>> begin Records provided
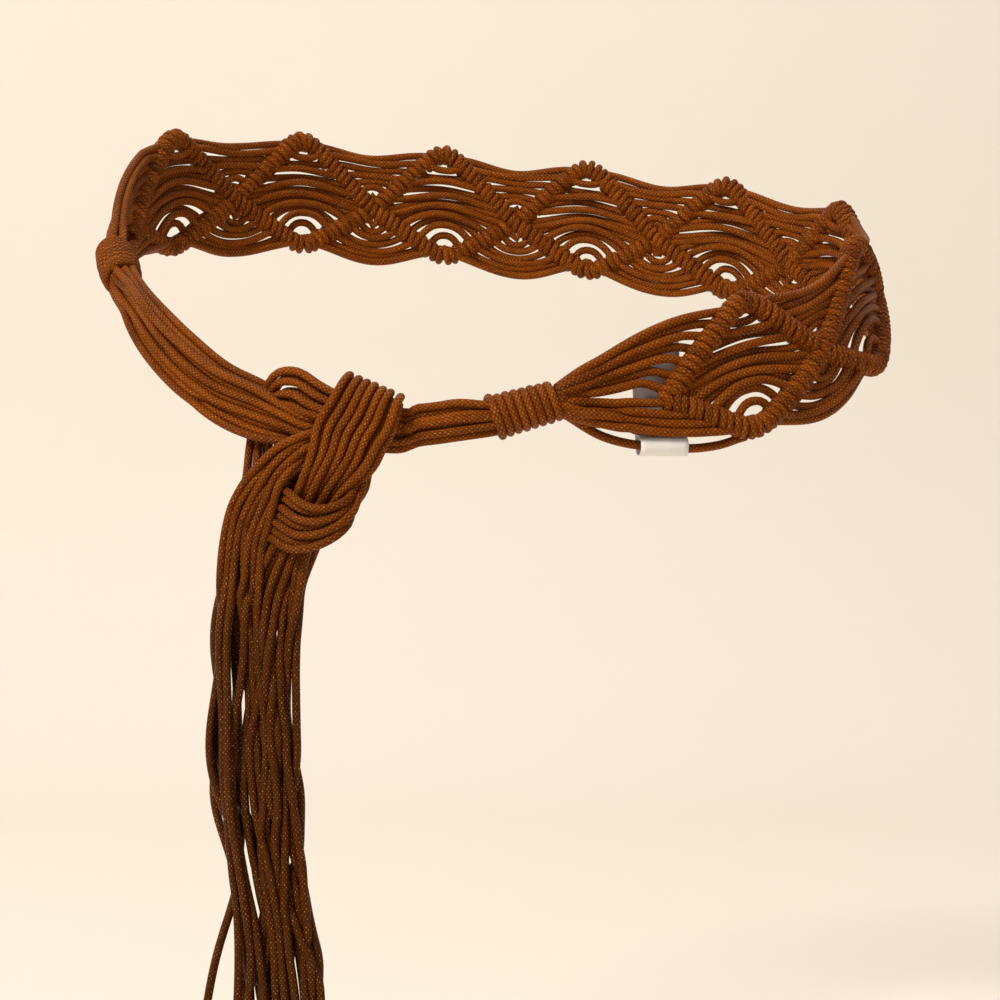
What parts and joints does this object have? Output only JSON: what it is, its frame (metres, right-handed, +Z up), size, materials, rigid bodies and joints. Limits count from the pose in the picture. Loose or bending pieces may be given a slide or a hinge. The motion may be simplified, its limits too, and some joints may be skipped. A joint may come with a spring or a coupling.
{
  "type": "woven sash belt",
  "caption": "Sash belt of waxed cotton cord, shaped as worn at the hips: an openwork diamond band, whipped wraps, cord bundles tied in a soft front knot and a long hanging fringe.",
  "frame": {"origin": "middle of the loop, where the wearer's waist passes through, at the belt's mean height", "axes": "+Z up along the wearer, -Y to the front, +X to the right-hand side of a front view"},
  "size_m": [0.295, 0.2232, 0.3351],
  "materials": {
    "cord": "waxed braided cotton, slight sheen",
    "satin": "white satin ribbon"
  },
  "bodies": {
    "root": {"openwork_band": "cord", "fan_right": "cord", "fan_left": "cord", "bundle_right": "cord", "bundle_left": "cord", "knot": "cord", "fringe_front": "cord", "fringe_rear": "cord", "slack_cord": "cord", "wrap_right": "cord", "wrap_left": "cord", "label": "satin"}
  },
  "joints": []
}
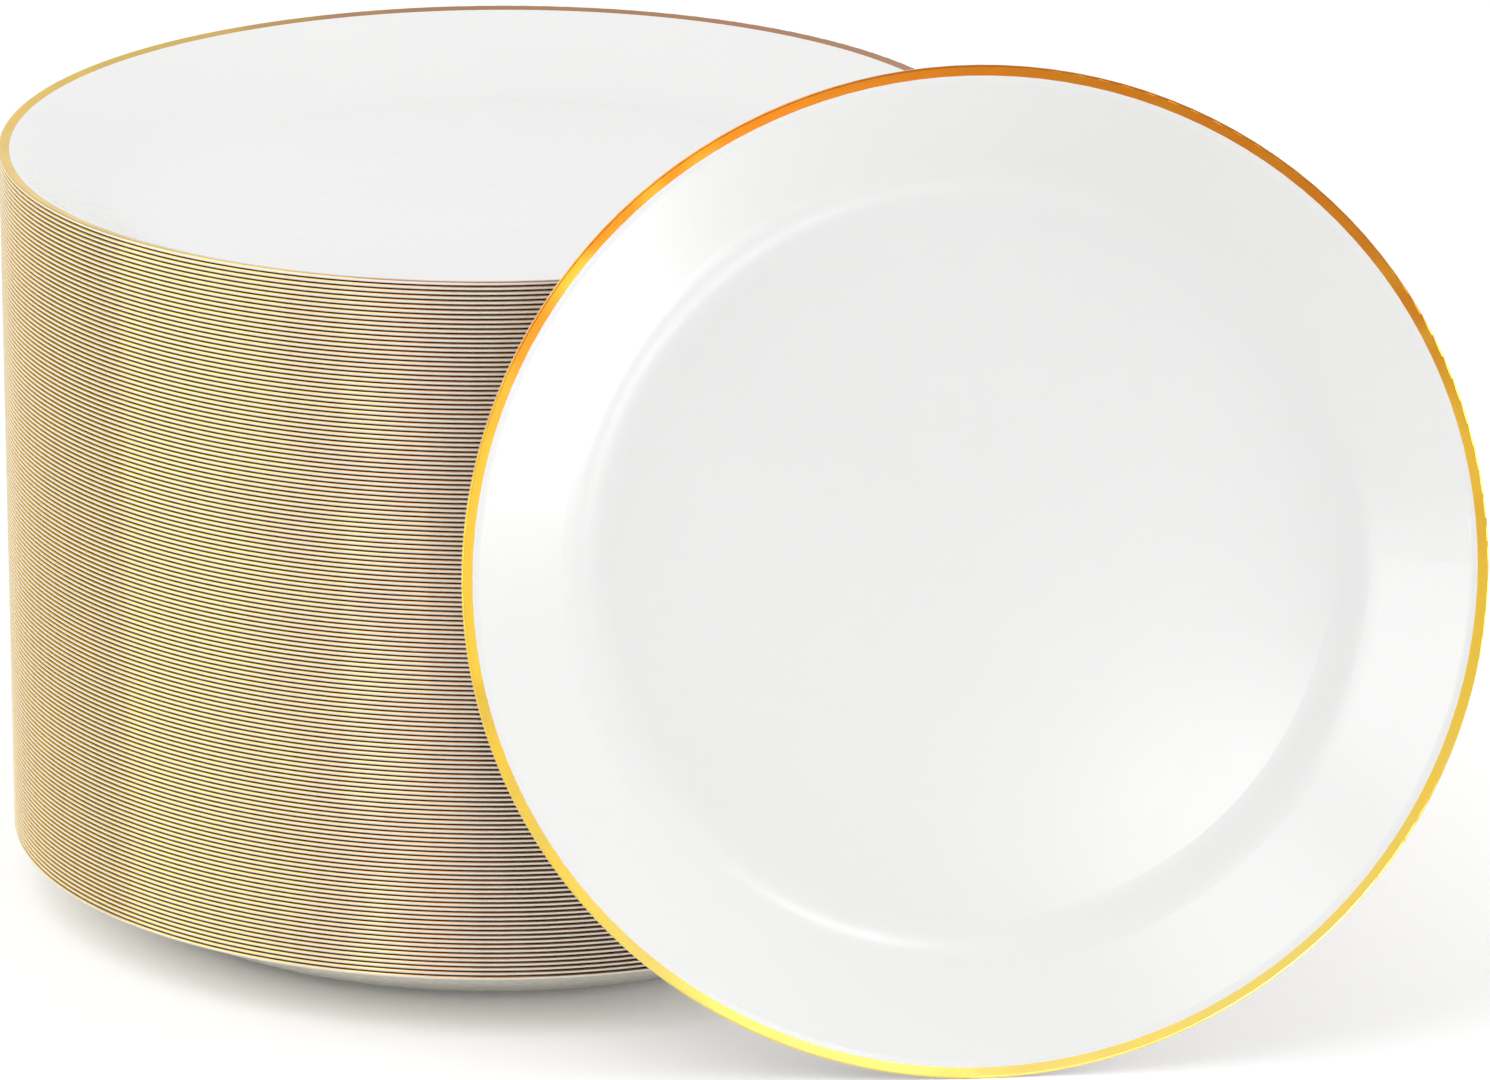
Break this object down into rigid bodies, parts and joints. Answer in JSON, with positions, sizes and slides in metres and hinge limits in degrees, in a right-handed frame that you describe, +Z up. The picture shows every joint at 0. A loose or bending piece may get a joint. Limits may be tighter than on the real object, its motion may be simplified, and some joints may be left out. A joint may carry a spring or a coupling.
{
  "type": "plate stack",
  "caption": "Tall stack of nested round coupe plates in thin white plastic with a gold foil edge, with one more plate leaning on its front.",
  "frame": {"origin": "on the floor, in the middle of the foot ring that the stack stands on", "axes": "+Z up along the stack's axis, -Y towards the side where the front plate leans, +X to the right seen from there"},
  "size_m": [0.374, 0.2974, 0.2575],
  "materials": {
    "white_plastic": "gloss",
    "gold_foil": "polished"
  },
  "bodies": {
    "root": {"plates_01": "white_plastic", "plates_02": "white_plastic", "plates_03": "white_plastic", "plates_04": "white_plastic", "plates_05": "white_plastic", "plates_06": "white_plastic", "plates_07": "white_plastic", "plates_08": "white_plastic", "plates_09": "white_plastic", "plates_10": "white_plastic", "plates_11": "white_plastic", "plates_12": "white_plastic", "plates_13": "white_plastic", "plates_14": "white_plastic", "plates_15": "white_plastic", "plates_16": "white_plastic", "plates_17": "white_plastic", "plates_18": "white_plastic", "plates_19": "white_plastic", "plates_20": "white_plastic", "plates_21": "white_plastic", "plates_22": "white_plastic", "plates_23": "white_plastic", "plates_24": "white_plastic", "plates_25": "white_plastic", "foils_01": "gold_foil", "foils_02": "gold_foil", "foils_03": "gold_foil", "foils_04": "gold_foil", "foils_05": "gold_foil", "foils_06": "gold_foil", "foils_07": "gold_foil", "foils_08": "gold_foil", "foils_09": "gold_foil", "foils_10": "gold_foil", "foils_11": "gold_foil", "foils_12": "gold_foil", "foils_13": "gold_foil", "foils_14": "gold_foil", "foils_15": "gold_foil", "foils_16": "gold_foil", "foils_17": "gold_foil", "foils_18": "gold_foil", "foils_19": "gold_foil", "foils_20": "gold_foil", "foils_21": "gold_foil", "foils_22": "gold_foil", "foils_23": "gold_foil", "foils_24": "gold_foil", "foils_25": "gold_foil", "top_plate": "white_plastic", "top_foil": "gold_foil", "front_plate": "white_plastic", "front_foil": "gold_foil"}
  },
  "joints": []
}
>> end Records provided
What the task asks
Repeat the material above exactly.

Result for this exercise
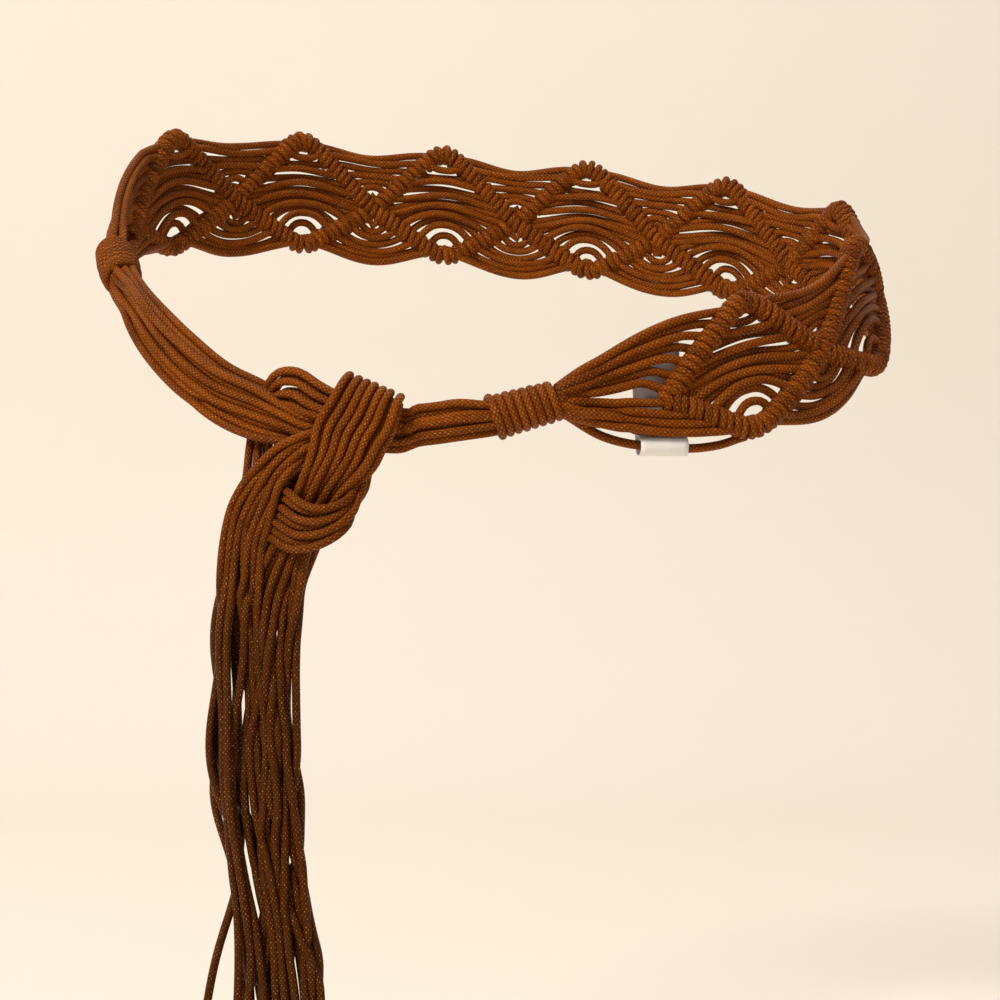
What parts and joints does this object have? Output only JSON: what it is, its frame (metres, right-handed, +Z up), size, materials, rigid bodies and joints. Limits count from the pose in the picture. Loose or bending pieces may be given a slide or a hinge. The motion may be simplified, its limits too, and some joints may be skipped. A joint may come with a spring or a coupling.
{
  "type": "woven sash belt",
  "caption": "Sash belt of waxed cotton cord, shaped as worn at the hips: an openwork diamond band, whipped wraps, cord bundles tied in a soft front knot and a long hanging fringe.",
  "frame": {"origin": "middle of the loop, where the wearer's waist passes through, at the belt's mean height", "axes": "+Z up along the wearer, -Y to the front, +X to the right-hand side of a front view"},
  "size_m": [0.295, 0.2232, 0.3351],
  "materials": {
    "cord": "waxed braided cotton, slight sheen",
    "satin": "white satin ribbon"
  },
  "bodies": {
    "root": {"openwork_band": "cord", "fan_right": "cord", "fan_left": "cord", "bundle_right": "cord", "bundle_left": "cord", "knot": "cord", "fringe_front": "cord", "fringe_rear": "cord", "slack_cord": "cord", "wrap_right": "cord", "wrap_left": "cord", "label": "satin"}
  },
  "joints": []
}
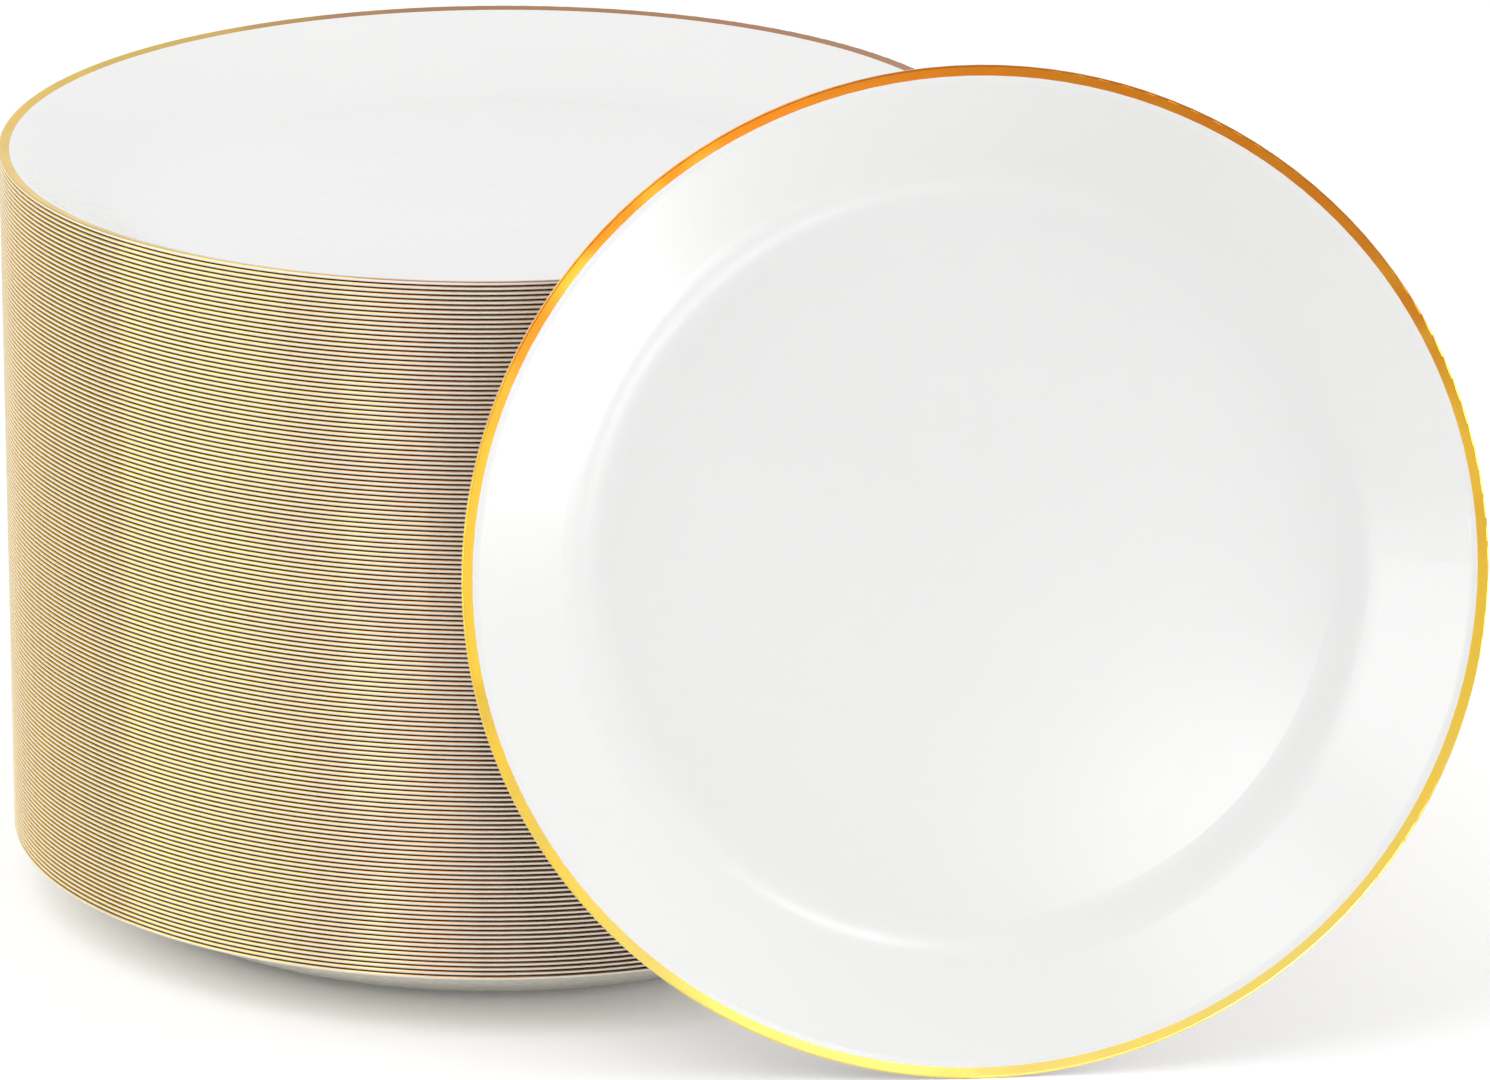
Break this object down into rigid bodies, parts and joints. Answer in JSON, with positions, sizes and slides in metres and hinge limits in degrees, in a right-handed frame that you describe, +Z up. The picture shows every joint at 0. A loose or bending piece may get a joint. Limits may be tighter than on the real object, its motion may be simplified, and some joints may be left out. A joint may carry a spring or a coupling.
{
  "type": "plate stack",
  "caption": "Tall stack of nested round coupe plates in thin white plastic with a gold foil edge, with one more plate leaning on its front.",
  "frame": {"origin": "on the floor, in the middle of the foot ring that the stack stands on", "axes": "+Z up along the stack's axis, -Y towards the side where the front plate leans, +X to the right seen from there"},
  "size_m": [0.374, 0.2974, 0.2575],
  "materials": {
    "white_plastic": "gloss",
    "gold_foil": "polished"
  },
  "bodies": {
    "root": {"plates_01": "white_plastic", "plates_02": "white_plastic", "plates_03": "white_plastic", "plates_04": "white_plastic", "plates_05": "white_plastic", "plates_06": "white_plastic", "plates_07": "white_plastic", "plates_08": "white_plastic", "plates_09": "white_plastic", "plates_10": "white_plastic", "plates_11": "white_plastic", "plates_12": "white_plastic", "plates_13": "white_plastic", "plates_14": "white_plastic", "plates_15": "white_plastic", "plates_16": "white_plastic", "plates_17": "white_plastic", "plates_18": "white_plastic", "plates_19": "white_plastic", "plates_20": "white_plastic", "plates_21": "white_plastic", "plates_22": "white_plastic", "plates_23": "white_plastic", "plates_24": "white_plastic", "plates_25": "white_plastic", "foils_01": "gold_foil", "foils_02": "gold_foil", "foils_03": "gold_foil", "foils_04": "gold_foil", "foils_05": "gold_foil", "foils_06": "gold_foil", "foils_07": "gold_foil", "foils_08": "gold_foil", "foils_09": "gold_foil", "foils_10": "gold_foil", "foils_11": "gold_foil", "foils_12": "gold_foil", "foils_13": "gold_foil", "foils_14": "gold_foil", "foils_15": "gold_foil", "foils_16": "gold_foil", "foils_17": "gold_foil", "foils_18": "gold_foil", "foils_19": "gold_foil", "foils_20": "gold_foil", "foils_21": "gold_foil", "foils_22": "gold_foil", "foils_23": "gold_foil", "foils_24": "gold_foil", "foils_25": "gold_foil", "top_plate": "white_plastic", "top_foil": "gold_foil", "front_plate": "white_plastic", "front_foil": "gold_foil"}
  },
  "joints": []
}